> TASK OBJECTIVE
What is the number of lines in the data that hold the string "three"? Reply with that number only.

******************************

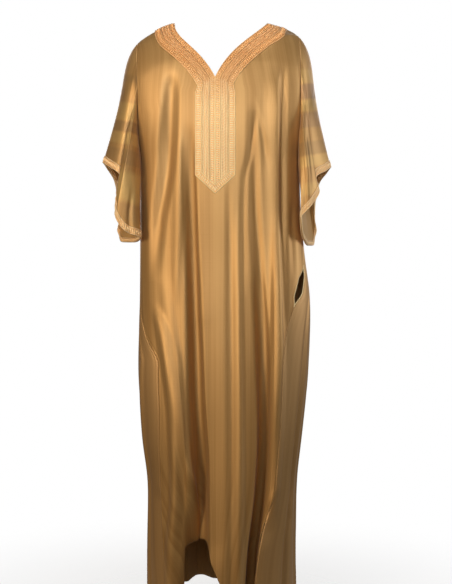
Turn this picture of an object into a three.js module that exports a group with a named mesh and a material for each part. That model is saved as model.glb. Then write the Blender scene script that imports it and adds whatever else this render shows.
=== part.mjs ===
// A collarless satin djellaba on an unseen figure: wide kimono sleeves to the elbow, a V neck
// with a pointed braided plastron, two side gores, a pocket slit on one side and open side slits.
// Millimetres, +Z up, the front faces -Y. The origin is over the neck, at the height of the shoulders.
import * as THREE from "three";

// ---------- driving sizes ----------
const WALL = 1.2; // satin with its turned edges, as one rigid wall
const SEAM_GAP = 0.3; // between two pieces at a seam
const CLOTH_COLOUR = 0x9c743c;
const GORE_COLOUR = 0x8f6a36;
const SLEEVE_COLOUR = 0x94703a;
const BRAID_COLOUR = 0xd9a566;
const PLAIN_BRAID_COLOUR = 0xcf9a5c;

// The three braids lie side by side, outward from the edge of the neck or from the centre seam.
const BRAID = { inner: 13, middle: 19, outer: 16.5, thick: 1.4 };
const PLASTRON = {
  half: BRAID.inner + BRAID.middle + BRAID.outer,
  corner: -384, // height where its straight sides end
  tip: -429, // height of its point
};
const CUFF_BRAID = { wide: 17, thick: 1.4 };
const POCKET_EDGE = { wide: 4, thick: 1.2, lift: 1.1 }; // it stands a little off the curved cloth

// Neck opening, as cubic curves in x and depth below the shoulder line.
const NECK_POINT = { left: -103, right: 129 }; // where the opening crosses the shoulders
const NOTCH = { x: -2, depth: 146 }; // bottom of the V
const BACK_NECK = { x: 13, depth: 122 }; // bottom of the scoop at the back
const FRONT_NECK_HANDLES = {
  left: [[-103, 54], [-44, 66]],
  right: [[106, 34], [30, 73]],
};
const BACK_NECK_HANDLES = {
  left: [[-104, 74], [-48, BACK_NECK.depth]],
  right: [[130, 74], [74, BACK_NECK.depth]],
};

// Rows of the panels. "along" runs from 0 at the shoulder to 1 at the bottom of the neck opening,
// "below" is how far the row lies under the shoulder at the armhole.
const NECK_ROWS = [
  { along: 0, below: 0 },
  { along: 0.06, below: 5 },
  { along: 0.14, below: 16 },
  { along: 0.25, below: 34 },
  { along: 0.4, below: 58 },
  { along: 0.58, below: 88 },
  { along: 0.78, below: 124 },
  { along: 1, below: 160 },
];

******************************

> SOLUTION TO THIS PROBLEM
3